As you can see -- not trapping errors puts you in "all or nothing mode." But, if you trap errors, you can choose how to handle the failure and contain the problems, retaining all the effort done up to that point.

Child Leaves

You have the option of defining child leaves; these are leaves whose entire values are mapped to keys in the root leaf.

This gives you the option of:

  • adding actions to the child Leaf instances
  • adding validators to sub-parts of the leaf
  • ensuring sub-parts of a leaf are type-locked

Defining a deep schema is optional. It also requires you to keep the parent value to be a container type. (consider type-locking it, as described in "validators" above).

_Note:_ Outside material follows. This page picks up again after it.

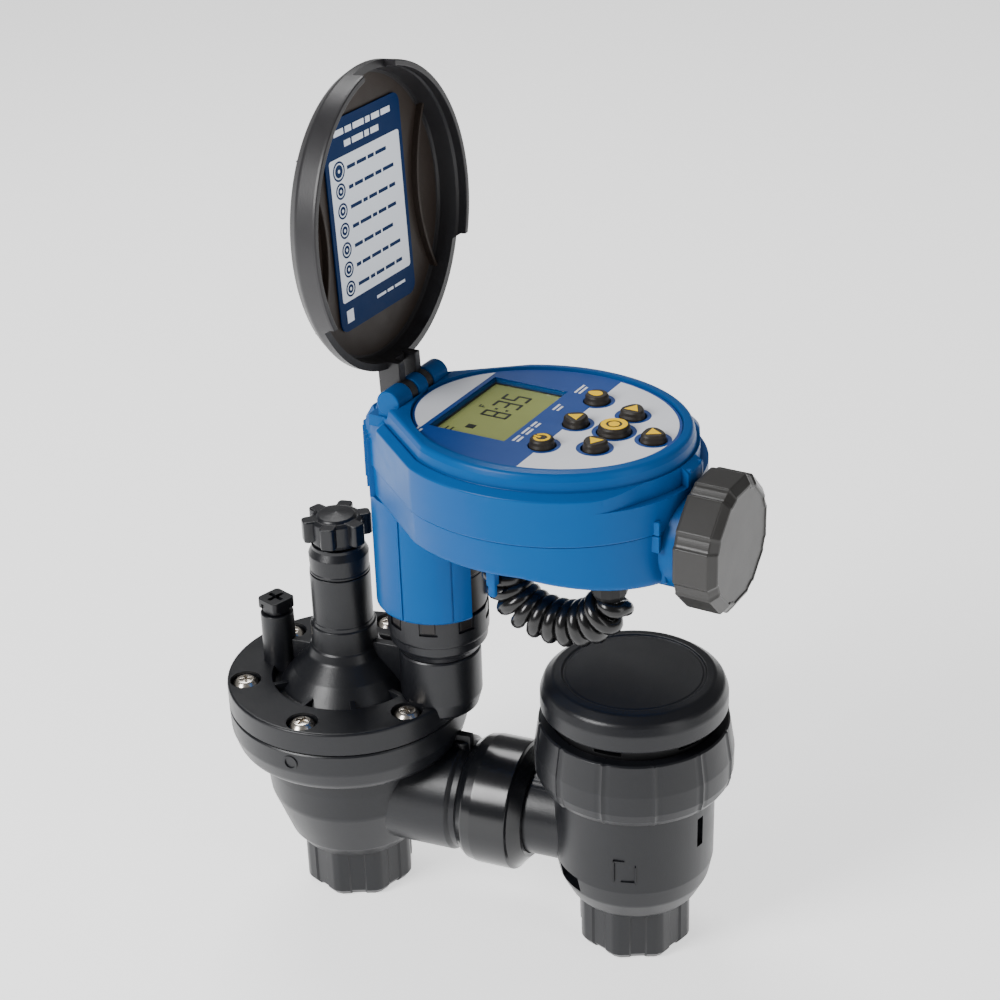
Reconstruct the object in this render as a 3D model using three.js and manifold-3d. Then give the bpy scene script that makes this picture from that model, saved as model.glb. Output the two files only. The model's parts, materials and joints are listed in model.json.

Child leaves allow you to, for instance, reuse patterns of convenience such as defining structures for forms, including error messages, labels, options, etc.

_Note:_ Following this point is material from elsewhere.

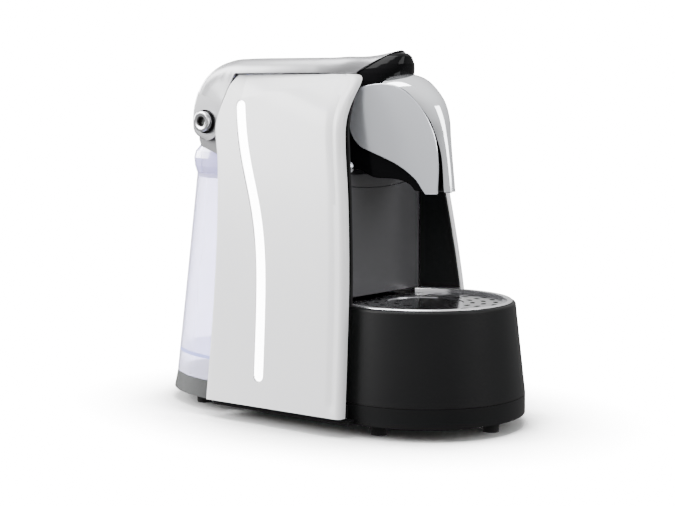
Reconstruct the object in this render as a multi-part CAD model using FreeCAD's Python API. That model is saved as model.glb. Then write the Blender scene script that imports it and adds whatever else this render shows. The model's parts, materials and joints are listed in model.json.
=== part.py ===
import FreeCAD, Part
import math
import os

# Pod coffee machine: splayed white side panels, a lever arm that runs over the top and
# down to a rear pivot, a beaked brew head, a round drip tray and a clear water tank.
# Drawn with the drip tray's axis at X = Y = 0, front towards -Y and the floor at Z = 0;
# save() then moves every piece so that the origin is below the middle of the machine.

V = FreeCAD.Vector
UP = V(0, 0, 1)
os.makedirs("parts", exist_ok=True)

# ---- driving dimensions (mm) ----
depth = 325.2            # front of the drip tray to back of the plinth
tray_foot_radius = 79.2
tray_top_radius = 71.0
tray_top = 96.0
seam_z = 25.0            # joint between the base ring and the drip tray
base_z = 9.7             # underside of the base, on its feet
foot_radius = 7.0

panel_foot = 14.6        # lower edge of the side panels
panel_top = 271.2
panel_half_width = 95.9  # at the floor, before the lean
panel_lean = 0.1263      # how far a panel leans in, mm per mm of height
panel_wall = 3.0
panel_lip = 8.0          # width of the rolled front edge
groove_width = 9.0
groove_depth = 1.2

splash_y = 46.5          # front of the backsplash
splash_seam_z = 182.0
inner_wall_x = 61.0
rear_wall_y = 140.0

head_half = 17.9         # head half-width above the tray's axis
head_flare = 0.40        # how much it widens per mm towards the back
head_bottom = 181.3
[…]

Setting a root value with a key that is mapped to a child will transmit the value downwards to that child. similarly, changing a child's value will update the parent appropriately.

You can nest children to whatever depth you want.

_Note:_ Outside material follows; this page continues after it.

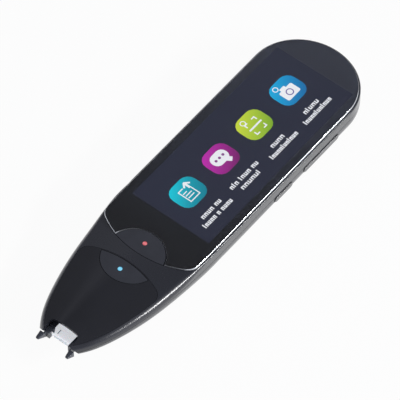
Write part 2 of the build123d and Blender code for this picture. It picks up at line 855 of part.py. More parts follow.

Children are intended to be stable structural elements -- collections, etc. If you want to create structures whose element roster changes regularly, contain those elements in a Leaf but do not make the changing elements themselves children.

(future development will allow for better handling of dynamic children. )

Referencing children

Children are attached to their parents by a reference on the child that has the child id and the key it links to. From the Child, there is an (optional) parentId that describes the child instance's parent. That being said, there is no field in the child that defines exactly where in the parent the child is attached. To reduce redundancy, this can be found only by exploring the parent's .childKeys collection.

Selectors

Sometimes you want to get a computed value from a Leaf. You can do this by defining a selector. Selectors are functions that take the value of a leaf (and optional arguments) and pass out a value computed from the leaf.

Actions -- see above --- can return a value. However they also occur in a transactional buffer, and that can slow down execution. Selectors when called as executed without any insulation.

Frozen States during Selectors

Selectors are intended to be immutable and not change the value of a Leaf. As such, the entire Forest is temporarily frozen during the execution of a selector: no actions or setters can be performed until a selector completes. (the reverse is not true -- actions can call selectors.)

Care is taken to "unfreeze" a leaf if a selector throws, but if for some reason a leaf is locked up, calling leaf.unfreeze() will clear out its frozen status.